▽
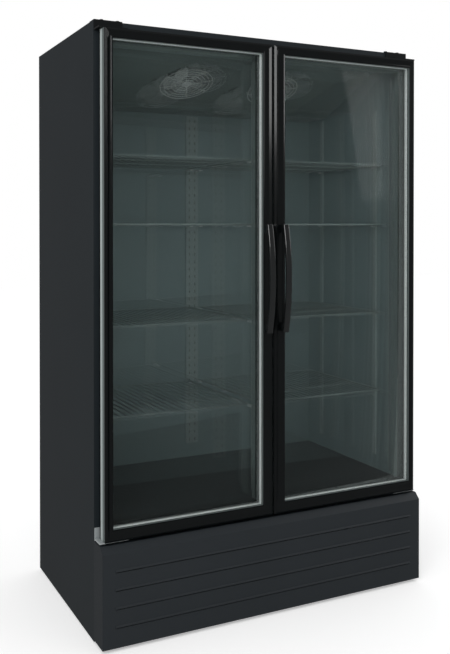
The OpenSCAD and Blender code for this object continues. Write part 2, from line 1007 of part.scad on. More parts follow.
module filter_drier() {
    color("#b5793f")
        translate([drier_x, drier_y, drier_z])
            rotate([-90, 0, 0]) {
                cylinder(r = drier_r, h = drier_len);
                translate([0, 0, -drier_cone])
                    cylinder(r1 = pipe_r + 1, r2 = drier_r, h = drier_cone);
                translate([0, 0, drier_len])
                    cylinder(r1 = drier_r, r2 = pipe_r + 1, h = drier_cone);
            }
}

module refrigerant_lines() {
    comp_top = floor_in + comp_lift + comp_h;
    out_y = drier_y + drier_len + drier_cone;
    suction_off = 30;
    suction_rise = 30;
    suction_run = 50;
    discharge_off = 20;
    discharge_rise = 14;
    discharge_back = 12;
    drier_run = 40;
    coil_back = 24;
    suction_x = comp_pos[0] - suction_off;
    suction_z = comp_top + suction_rise;
    discharge_x = comp_pos[0] + discharge_off;
    discharge_z = comp_top + discharge_rise;
    coil_x = cond_x + cond_w / 2 + 1.5;
    coil_y = cond_y1 - coil_back;
    hot_y = coil_y - discharge_back;
    color("#b5713c") {
        // from the coil to the drier
        pipe([coil_x, coil_y, drier_z], [0, 90, 0], drier_x - coil_x);
        pipe([drier_x, coil_y, drier_z], [-90, 0, 0], drier_y - drier_cone - coil_y, elbow = false);
        // from the drier up to the cabinet
        pipe([drier_x, out_y, drier_z], [-90, 0, 0], drier_run);
        pipe([drier_x, out_y + drier_run, drier_z], [0, 0, 0], compartment_z - drier_z, elbow = false);
        // from the cabinet down to the compressor's top
        pipe([suction_x, comp_y, comp_top], [0, 0, 0], suction_z - comp_top);
        pipe([suction_x, comp_y, suction_z], [0, -90, 0], suction_run);
        pipe([suction_x - suction_run, comp_y, suction_z], [0, 0, 0], compartment_z - suction_z, elbow = false);
        // from the compressor's top to the coil
        pipe([discharge_x, comp_y, comp_top], [0, 0, 0], discharge_z - comp_top);
        pipe([discharge_x, comp_y, discharge_z], [90, 0, 0], comp_y - hot_y);
        pipe([discharge_x, hot_y, discharge_z], [0, -90, 0], discharge_x - coil_x, elbow = false);
    }
}

module condensate_pan() {
    x = [-shell_x + pan_inset, cond_x - cond_w / 2 - pan_gap];
    y1 = rear_in_y - pan_gap - pan_clear;
    y = [y1 - pan_d, y1];
    z = [floor_in, floor_in + pan_h];
    color("#4d5456")
        difference() {
            block(x, y, z);
            block([x[0] + pan_t, x[1] - pan_t], [y[0] + pan_t, y[1] - pan_t], [z[0] + pan_t, z[1] + 1]);
        }
}

module control_box() {
    recess = [switch_w + 2 * slide_gap + 1, 12, switch_h + 5];
    color("#8a9193") {
        difference() {
            block([box_x0, box_x0 + box_w], [box_y0, box_y0 + box_d], [floor_in, floor_in + box_h]);
            // recess that the rocker sits in
            translate([knob_x, box_y0, switch_z])
                cube([recess[0], 2 * recess[1], recess[2]], center = true);
        }
        // spindle of the thermostat
        translate([knob_x, box_y0 + 5, knob_z])
            rotate([90, 0, 0])
                cylinder(r = spindle_r, h = knob_len + 2);
        // pivot that the rocker turns on
        translate([knob_x, box_y0 + switch_in, switch_z])
            rotate([0, 90, 0])
                cylinder(r = rocker_pin_r, h = switch_w + 4, center = true);
    }
}

module thermostat_knob() {
    skirt_t = 4;
    rib_w = 4;
    color("#202426")
        translate([knob_x, box_y0 - slide_gap, knob_z])
            rotate([90, 0, 0])
                difference() {
                    union() {
                        cylinder(r = knob_r, h = skirt_t);
                        cylinder(r = knob_r - 3, h = knob_len);
                        translate([-rib_w / 2, 0, 0])
                            cube([rib_w, knob_r - 0.5, knob_len]);
                    }
                    translate([0, 0, -1])
                        cylinder(r = spindle_r + run_gap, h = knob_len - 2);
                }
}

module light_switch() {
    depth = 10;
    color("#b02020")
        translate([knob_x, box_y0 + switch_in, switch_z])
            rotate([switch_tilt, 0, 0])
                difference() {
                    translate([-switch_w / 2, -switch_proud, -switch_h / 2])
                        cube([switch_w, depth, switch_h]);
                    rotate([0, 90, 0])
                        cylinder(r = rocker_pin_r + run_gap, h = switch_w + 2, center = true);
                }
}

// ---- Hinges ----

// Wraps over the top of the cabinet and carries the upper pin of the right door
module top_hinge() {
    leg_y = [front_y - hinge_leg_t, front_y];
    block([hinge_x0, shell_x], [hinge_plate_y, front_y], [high_plate_low, high_plate_low + hinge_t]);
    block([hinge_x0, shell_x], leg_y, [high_plate_low, cab_h + hinge_leg_t]);
    block([hinge_x0, shell_x], [leg_y[0], front_y + hinge_flange_d], [cab_h, cab_h + hinge_leg_t]);
    translate([pivot_x, pivot_y, door_top_z - pin_len])
        cylinder(r = pin_r, h = pin_len + hinge_gap + 1);
}

// Carries the lower pin of the right door, with a collar that the door rides on
module bottom_hinge() {
    leg_y = [front_y - hinge_leg_t, front_y];
    block([hinge_x0, shell_x], [hinge_plate_y, front_y], [low_plate_top - hinge_t, low_plate_top]);
    block([hinge_x0, shell_x], leg_y, [low_plate_top - hinge_leg_h, low_plate_top]);
    block([return_x, shell_x], leg_y, [low_plate_top - eps, low_plate_top + hinge_tab_h]);
    translate([pivot_x, pivot_y, low_plate_top - 1]) {
        cylinder(r = pin_r, h = pin_len + hinge_gap + 1);
        cylinder(r = collar_r, h = hinge_gap + 1 - slide_gap);
    }
}

module top_hinges() {
    color("#2a2d2f")
        both_sides()
            top_hinge();
}

module bottom_hinges() {
    color("#b9c0c2")
        both_sides()
            bottom_hinge();
}

module hinge_bolts() {
    head_r = bolt_af / 2 / cos(30);
    color("#1b1d1e")
        both_sides()
            for (x = bolt_x)
                translate([half_w - x, front_y + 14, cab_h + hinge_leg_t])
                    cylinder(r = head_r, h = bolt_head_h, $fn = 6);
}

// ---- Doors, drawn as the right door ----

module door_frame() {
    cut_y = [door_y[0] - 1, door_y[1] + 1];
    difference() {
        block(door_x, door_y, door_z);
        block(open_x, cut_y, open_z);
        block(pack_x, [pane_y, inner_pane_y + pane_t], pack_z);
        // hairline joints where the rails meet the stiles
        for (x = [open_x[0], open_x[1] - joint_gap])
            block([x, x + joint_gap], cut_y, [door_z[0] - 1, door_z[1] + 1]);
        // bores that the hinge pins run in
        for (z = [door_z[0] - 1, door_z[1] - bore_len])
            translate([pivot_x, pivot_y, z])
                cylinder(r = pin_r + run_gap, h = bore_len + 1);
    }
}

module door_glass() {
    for (y = [pane_y, inner_pane_y])
        block(pack_x, [y, y + pane_t], pack_z);
}

module door_spacer() {
    mitred_ring(pack_x, [spacer_y, inner_pane_y], pack_z, glass_bite + spacer_show);
}

module door_gasket() {
    mitred_ring(
        [door_x[0] + seal_inset, door_x[1] - seal_inset],
        [door_back_y, front_y - slide_gap],
        [door_z[0] + seal_inset, door_z[1] - seal_inset],
        seal_w
    );
}

// A shallow bow carried clear of the door on a post at each end
module door_handle() {
    rise = handle_reach - handle_end_reach;
    bow_r = (handle_len * handle_len / 4 + rise * rise) / (2 * rise);
    x = door_x[0] + handle_inset;
    side_x = [x - handle_w / 2, x + handle_w / 2];
    end_z = handle_len / 2;
    post_in = handle_t / 2;
    intersection() {
        translate([x, door_front_y - handle_reach + bow_r, handle_z])
            rotate([0, 90, 0])
                difference() {
                    cylinder(r = bow_r, h = handle_w, center = true, $fn = 360);
                    cylinder(r = bow_r - handle_t, h = handle_w + 2, center = true, $fn = 360);
                }
        block(
            [x - handle_w, x + handle_w],
            [door_front_y - handle_reach - 1, door_front_y],
            [handle_z - end_z, handle_z + end_z]
        );
    }
    for (z = [handle_z - end_z, handle_z + end_z - handle_post])
        block(side_x, [door_front_y - handle_end_reach + post_in, door_front_y], [z, z + handle_post]);
}

module left_door_frame() {
    color("#101416")
        mirror([1, 0, 0])
            door_frame();
}

module right_door_frame() {
    color("#101416")
        door_frame();
}

module left_door_glass() {
    color("#8fb0ae", 0.35)
        mirror([1, 0, 0])
            door_glass();
}

module right_door_glass() {
    color("#8fb0ae", 0.35)
        door_glass();
}

module left_door_spacer() {
    color("#c9d6d4")
        mirror([1, 0, 0])
            door_spacer();
}

module right_door_spacer() {
    color("#c9d6d4")
        door_spacer();
}

module left_door_gasket() {
    color("#0c0e0f")
        mirror([1, 0, 0])
            door_gasket();
}

module right_door_gasket() {
    color("#0c0e0f")
        door_gasket();
}

module left_handle() {
    color("#16181a")
        mirror([1, 0, 0])
            door_handle();
}

module right_handle() {
    color("#16181a")
        door_handle();
}

left_side_panel();
right_side_panel();
top_panel();
back_panel();
underfloor_panel();
insulation();
side_liners();
ceiling_liner();
back_liner();
deck();
front_frame();
mullion();
base_frame();
base_plate();
leveling_feet();
front_grille();
rear_grille();
power_inlet();
shelf_standards();
left_shelf(0);  // left_shelf_1
left_shelf(1);  // left_shelf_2
left_shelf(2);  // left_shelf_3
left_shelf(3);  // left_shelf_4
right_shelf(0);  // right_shelf_1
right_shelf(1);  // right_shelf_2
right_shelf(2);  // right_shelf_3
right_shelf(3);  // right_shelf_4
shelf_clips();
led_strips();
evaporator_cover();
evaporator_coil();
fan_guards();
evaporator_motors();
left_evaporator_fan();
right_evaporator_fan();
condenser_coil();
condenser_shroud();
condenser_motor();
condenser_fan();
compressor();
compressor_mount();
filter_drier();
refrigerant_lines();
condensate_pan();
control_box();
thermostat_knob();
light_switch();
top_hinges();
bottom_hinges();
hinge_bolts();
left_door_frame();
left_door_glass();
left_door_spacer();
left_door_gasket();
left_handle();
right_door_frame();
right_door_glass();
right_door_spacer();
right_door_gasket();
right_handle();
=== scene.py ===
import json
import math
import bmesh
import bpy
from mathutils import Euler, Matrix, Vector


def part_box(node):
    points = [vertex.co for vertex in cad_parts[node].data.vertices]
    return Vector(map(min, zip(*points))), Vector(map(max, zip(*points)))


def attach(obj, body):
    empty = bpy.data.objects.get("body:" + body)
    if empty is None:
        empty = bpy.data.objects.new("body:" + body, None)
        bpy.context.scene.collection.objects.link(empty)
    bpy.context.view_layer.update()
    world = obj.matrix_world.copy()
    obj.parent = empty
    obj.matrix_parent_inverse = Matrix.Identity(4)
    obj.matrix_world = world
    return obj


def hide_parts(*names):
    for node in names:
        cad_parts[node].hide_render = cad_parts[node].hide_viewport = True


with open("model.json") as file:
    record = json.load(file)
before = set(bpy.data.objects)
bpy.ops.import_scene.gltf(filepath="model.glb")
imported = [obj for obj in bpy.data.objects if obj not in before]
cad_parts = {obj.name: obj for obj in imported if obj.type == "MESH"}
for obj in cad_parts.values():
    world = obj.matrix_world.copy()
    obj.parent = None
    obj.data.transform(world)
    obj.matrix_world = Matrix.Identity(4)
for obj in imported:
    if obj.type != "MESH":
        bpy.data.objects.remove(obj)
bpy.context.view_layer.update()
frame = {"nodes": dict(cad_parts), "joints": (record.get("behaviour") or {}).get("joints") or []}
scene = bpy.context.scene
joints = {joint["name"]: joint for joint in frame["joints"]}
mm = 0.001
print("frame loaded")


def linked(name, data):
    made = bpy.data.objects.new(name, data)
    scene.collection.objects.link(made)
    return made


def linear(code):
    # an sRGB hex colour as linear RGBA
    channels = [int(code[i:i + 2], 16) / 255 for i in (1, 3, 5)]
    return [c / 12.92 if c <= 0.04045 else ((c + 0.055) / 1.055) ** 2.4 for c in channels] + [1.0]


def addNode(tree, kind, inputs=None, **options):
    # among the inputs, a node stands for its first output
    node = tree.nodes.new(kind)
    for option, value in options.items():
        setattr(node, option, value)
    for name, value in (inputs or {}).items():
        if isinstance(value, bpy.types.Node):
            value = value.outputs[0]
        if isinstance(value, bpy.types.NodeSocket):
            tree.links.new(value, node.inputs[name])
        else:
            node.inputs[name].default_value = value
    return node


def emptyTree(owner):
    owner.use_nodes = True
    owner.node_tree.nodes.clear()
    return owner.node_tree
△
** Exercise instructions **
Each line from the line containing "compressor();" through the line containing "zip(*points))), Vector(map(max, zip(*points)))" is to be transcribed exactly, and no other line.

** Full answer **
compressor();
compressor_mount();
filter_drier();
refrigerant_lines();
condensate_pan();
control_box();
thermostat_knob();
light_switch();
top_hinges();
bottom_hinges();
hinge_bolts();
left_door_frame();
left_door_glass();
left_door_spacer();
left_door_gasket();
left_handle();
right_door_frame();
right_door_glass();
right_door_spacer();
right_door_gasket();
right_handle();
=== scene.py ===
import json
import math
import bmesh
import bpy
from mathutils import Euler, Matrix, Vector


def part_box(node):
    points = [vertex.co for vertex in cad_parts[node].data.vertices]
    return Vector(map(min, zip(*points))), Vector(map(max, zip(*points)))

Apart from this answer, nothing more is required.